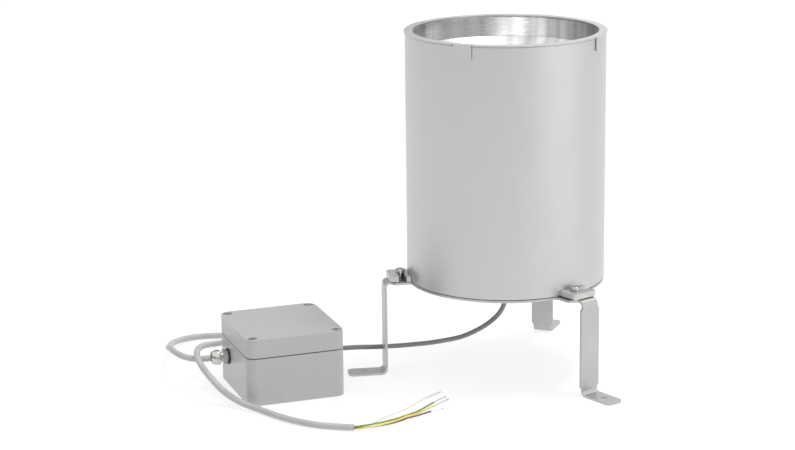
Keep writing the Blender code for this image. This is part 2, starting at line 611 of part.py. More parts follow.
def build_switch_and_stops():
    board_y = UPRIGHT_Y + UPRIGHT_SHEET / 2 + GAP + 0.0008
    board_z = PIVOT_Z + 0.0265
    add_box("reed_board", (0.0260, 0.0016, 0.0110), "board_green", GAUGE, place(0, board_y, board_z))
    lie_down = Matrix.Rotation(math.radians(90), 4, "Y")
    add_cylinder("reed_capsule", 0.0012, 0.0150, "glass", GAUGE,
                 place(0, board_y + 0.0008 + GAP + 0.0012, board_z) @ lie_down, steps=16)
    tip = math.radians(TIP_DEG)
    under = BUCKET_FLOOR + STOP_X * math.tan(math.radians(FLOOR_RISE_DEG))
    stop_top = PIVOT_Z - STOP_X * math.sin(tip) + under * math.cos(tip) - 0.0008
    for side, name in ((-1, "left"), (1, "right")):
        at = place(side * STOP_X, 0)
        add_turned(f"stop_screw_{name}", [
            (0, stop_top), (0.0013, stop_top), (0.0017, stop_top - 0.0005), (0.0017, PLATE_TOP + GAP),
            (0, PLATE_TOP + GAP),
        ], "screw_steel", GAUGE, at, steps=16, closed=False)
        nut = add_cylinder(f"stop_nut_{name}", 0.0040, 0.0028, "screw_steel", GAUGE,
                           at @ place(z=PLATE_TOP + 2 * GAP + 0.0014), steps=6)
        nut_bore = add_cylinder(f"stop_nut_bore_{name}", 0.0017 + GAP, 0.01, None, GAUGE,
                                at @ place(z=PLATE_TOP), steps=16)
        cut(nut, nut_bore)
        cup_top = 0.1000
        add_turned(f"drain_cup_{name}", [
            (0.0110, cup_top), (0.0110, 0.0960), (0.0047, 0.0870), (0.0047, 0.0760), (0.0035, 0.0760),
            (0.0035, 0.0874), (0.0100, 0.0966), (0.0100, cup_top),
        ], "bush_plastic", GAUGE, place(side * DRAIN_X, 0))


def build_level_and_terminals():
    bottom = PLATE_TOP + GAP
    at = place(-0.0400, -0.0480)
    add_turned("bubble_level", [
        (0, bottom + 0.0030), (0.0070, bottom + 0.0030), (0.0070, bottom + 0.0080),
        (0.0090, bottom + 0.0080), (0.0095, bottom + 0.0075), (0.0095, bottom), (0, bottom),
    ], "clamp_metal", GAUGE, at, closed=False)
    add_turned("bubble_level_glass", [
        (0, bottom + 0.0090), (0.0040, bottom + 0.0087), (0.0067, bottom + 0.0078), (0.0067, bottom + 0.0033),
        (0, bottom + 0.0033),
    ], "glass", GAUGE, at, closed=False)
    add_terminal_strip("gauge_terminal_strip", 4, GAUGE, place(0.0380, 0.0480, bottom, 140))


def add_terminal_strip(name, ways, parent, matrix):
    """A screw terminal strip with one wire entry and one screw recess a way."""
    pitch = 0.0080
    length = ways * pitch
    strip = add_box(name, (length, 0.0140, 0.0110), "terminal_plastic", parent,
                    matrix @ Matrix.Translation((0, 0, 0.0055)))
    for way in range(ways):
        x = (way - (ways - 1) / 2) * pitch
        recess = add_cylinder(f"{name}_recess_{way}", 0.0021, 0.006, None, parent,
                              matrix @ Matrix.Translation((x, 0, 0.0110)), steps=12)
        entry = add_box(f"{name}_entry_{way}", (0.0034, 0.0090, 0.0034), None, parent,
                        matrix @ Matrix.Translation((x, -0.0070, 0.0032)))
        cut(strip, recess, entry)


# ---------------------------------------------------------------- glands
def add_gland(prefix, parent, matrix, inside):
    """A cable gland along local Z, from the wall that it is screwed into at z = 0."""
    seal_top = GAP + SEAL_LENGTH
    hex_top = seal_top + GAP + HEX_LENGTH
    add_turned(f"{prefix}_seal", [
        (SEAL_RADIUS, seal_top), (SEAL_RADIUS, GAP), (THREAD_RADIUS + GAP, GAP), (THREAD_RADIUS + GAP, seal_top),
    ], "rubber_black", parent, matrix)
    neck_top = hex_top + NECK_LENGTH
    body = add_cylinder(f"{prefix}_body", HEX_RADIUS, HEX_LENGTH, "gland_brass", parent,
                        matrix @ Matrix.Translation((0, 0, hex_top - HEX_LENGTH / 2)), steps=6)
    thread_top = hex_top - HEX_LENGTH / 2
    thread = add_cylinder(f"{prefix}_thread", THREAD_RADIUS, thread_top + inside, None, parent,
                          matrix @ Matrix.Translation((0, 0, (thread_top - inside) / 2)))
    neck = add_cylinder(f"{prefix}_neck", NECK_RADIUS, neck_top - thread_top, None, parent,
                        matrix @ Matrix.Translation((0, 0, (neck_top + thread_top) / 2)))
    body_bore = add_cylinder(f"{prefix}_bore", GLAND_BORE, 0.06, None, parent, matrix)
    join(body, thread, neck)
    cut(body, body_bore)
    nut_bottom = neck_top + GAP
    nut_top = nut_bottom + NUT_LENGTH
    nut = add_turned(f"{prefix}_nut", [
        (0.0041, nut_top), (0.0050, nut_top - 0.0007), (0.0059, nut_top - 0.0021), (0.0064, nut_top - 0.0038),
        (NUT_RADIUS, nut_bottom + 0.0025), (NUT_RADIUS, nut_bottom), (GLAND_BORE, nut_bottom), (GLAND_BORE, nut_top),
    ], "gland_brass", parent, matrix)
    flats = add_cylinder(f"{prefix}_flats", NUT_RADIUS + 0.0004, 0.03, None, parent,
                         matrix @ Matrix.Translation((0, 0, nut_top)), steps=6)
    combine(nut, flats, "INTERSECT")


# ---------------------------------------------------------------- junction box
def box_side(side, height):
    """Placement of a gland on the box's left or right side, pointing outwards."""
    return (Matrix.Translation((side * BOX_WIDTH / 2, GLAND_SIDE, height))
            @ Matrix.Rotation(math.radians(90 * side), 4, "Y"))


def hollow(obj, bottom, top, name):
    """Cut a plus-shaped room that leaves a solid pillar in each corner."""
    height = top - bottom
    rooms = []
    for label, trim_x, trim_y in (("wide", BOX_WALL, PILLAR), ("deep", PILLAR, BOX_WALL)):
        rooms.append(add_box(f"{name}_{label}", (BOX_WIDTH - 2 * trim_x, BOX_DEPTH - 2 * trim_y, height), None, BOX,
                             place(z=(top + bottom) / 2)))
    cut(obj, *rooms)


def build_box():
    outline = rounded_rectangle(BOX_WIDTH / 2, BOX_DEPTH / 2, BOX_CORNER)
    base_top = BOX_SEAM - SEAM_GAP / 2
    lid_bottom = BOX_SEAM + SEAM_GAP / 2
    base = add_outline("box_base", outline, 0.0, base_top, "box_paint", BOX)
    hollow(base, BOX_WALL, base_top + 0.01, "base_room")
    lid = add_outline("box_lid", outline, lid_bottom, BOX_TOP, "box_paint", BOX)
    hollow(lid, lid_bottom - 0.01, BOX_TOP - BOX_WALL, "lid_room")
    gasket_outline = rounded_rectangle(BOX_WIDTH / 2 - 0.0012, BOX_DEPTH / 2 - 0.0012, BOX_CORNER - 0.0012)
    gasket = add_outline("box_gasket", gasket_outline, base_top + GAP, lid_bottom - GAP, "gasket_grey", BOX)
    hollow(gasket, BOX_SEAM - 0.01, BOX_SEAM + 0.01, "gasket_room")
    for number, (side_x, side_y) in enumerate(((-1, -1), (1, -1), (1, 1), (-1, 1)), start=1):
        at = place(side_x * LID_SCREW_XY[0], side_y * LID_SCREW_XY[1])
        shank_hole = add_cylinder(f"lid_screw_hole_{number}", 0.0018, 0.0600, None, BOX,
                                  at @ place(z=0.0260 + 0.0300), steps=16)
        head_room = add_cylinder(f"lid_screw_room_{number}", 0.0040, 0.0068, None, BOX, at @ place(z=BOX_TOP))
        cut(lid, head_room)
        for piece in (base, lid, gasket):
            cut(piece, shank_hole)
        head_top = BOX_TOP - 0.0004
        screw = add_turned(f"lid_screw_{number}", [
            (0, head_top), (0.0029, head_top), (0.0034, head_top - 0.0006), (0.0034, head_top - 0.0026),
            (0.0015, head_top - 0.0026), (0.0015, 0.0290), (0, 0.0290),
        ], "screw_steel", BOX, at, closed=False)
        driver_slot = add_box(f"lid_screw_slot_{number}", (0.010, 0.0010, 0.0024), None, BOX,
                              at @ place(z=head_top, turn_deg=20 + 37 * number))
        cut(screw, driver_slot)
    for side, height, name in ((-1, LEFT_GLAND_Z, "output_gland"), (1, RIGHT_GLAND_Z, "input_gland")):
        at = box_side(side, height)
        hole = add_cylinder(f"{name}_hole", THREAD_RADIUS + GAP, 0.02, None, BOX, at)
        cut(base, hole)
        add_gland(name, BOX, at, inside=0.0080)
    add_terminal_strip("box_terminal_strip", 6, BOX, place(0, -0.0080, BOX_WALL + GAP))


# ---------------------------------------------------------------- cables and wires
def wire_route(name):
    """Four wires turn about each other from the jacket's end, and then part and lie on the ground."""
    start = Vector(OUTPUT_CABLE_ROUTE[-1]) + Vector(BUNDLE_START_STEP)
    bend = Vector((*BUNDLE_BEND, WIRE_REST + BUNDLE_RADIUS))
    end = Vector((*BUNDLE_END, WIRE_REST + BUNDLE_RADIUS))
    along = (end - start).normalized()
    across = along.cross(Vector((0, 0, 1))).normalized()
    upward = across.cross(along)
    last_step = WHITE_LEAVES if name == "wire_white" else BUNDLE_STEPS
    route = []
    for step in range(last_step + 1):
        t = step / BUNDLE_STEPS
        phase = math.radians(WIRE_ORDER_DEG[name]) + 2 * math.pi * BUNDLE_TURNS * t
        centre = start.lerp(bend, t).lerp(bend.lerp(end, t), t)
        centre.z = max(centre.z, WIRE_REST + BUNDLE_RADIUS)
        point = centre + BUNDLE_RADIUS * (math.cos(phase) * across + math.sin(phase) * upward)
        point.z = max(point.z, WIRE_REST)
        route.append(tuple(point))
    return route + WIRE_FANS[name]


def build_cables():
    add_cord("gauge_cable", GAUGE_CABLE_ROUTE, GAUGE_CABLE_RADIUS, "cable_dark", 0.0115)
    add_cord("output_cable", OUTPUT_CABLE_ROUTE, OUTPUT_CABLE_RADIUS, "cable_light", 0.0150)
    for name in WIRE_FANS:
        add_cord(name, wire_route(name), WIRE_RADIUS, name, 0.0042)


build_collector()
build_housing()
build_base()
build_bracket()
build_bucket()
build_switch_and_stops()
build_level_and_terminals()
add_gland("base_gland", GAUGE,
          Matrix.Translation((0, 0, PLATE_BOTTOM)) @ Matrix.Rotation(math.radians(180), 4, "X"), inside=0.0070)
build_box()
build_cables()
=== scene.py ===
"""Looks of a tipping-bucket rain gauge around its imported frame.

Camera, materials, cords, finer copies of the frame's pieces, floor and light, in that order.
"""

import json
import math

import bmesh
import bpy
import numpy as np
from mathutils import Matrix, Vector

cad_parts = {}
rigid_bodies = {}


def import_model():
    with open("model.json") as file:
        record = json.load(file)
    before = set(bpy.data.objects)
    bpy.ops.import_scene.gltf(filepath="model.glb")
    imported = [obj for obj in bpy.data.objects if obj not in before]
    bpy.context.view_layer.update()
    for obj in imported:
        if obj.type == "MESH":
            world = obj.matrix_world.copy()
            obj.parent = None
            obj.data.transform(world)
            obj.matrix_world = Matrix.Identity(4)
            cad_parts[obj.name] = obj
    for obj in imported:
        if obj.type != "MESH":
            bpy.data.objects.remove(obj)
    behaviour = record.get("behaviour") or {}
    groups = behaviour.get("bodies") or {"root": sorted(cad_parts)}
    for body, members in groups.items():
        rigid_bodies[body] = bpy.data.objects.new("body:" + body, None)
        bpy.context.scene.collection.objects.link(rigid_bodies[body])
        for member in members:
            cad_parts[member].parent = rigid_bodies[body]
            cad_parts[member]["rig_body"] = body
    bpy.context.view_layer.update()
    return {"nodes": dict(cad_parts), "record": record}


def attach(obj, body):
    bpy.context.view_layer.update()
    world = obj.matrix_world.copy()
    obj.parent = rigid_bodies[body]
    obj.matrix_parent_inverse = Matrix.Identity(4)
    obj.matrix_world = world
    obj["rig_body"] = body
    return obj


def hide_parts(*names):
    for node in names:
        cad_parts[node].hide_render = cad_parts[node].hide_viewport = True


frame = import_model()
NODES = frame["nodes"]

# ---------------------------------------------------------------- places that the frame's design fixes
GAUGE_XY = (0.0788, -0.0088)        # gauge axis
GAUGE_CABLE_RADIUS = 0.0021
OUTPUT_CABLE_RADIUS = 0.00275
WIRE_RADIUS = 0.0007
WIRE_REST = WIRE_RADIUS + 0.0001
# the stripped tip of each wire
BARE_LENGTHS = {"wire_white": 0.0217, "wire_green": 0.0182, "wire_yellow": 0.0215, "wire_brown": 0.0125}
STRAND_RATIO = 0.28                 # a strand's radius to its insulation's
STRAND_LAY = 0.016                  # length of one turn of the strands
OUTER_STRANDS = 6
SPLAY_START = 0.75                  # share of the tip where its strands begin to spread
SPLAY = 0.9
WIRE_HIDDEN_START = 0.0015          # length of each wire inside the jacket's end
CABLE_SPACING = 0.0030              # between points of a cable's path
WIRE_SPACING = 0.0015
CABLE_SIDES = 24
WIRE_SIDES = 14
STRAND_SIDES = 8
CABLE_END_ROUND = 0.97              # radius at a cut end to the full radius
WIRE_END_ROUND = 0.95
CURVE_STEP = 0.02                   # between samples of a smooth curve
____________
**Exercise:**
Pick out every line holding the string "before" and return it.

**Written solution:**
    before = set(bpy.data.objects)
    imported = [obj for obj in bpy.data.objects if obj not in before]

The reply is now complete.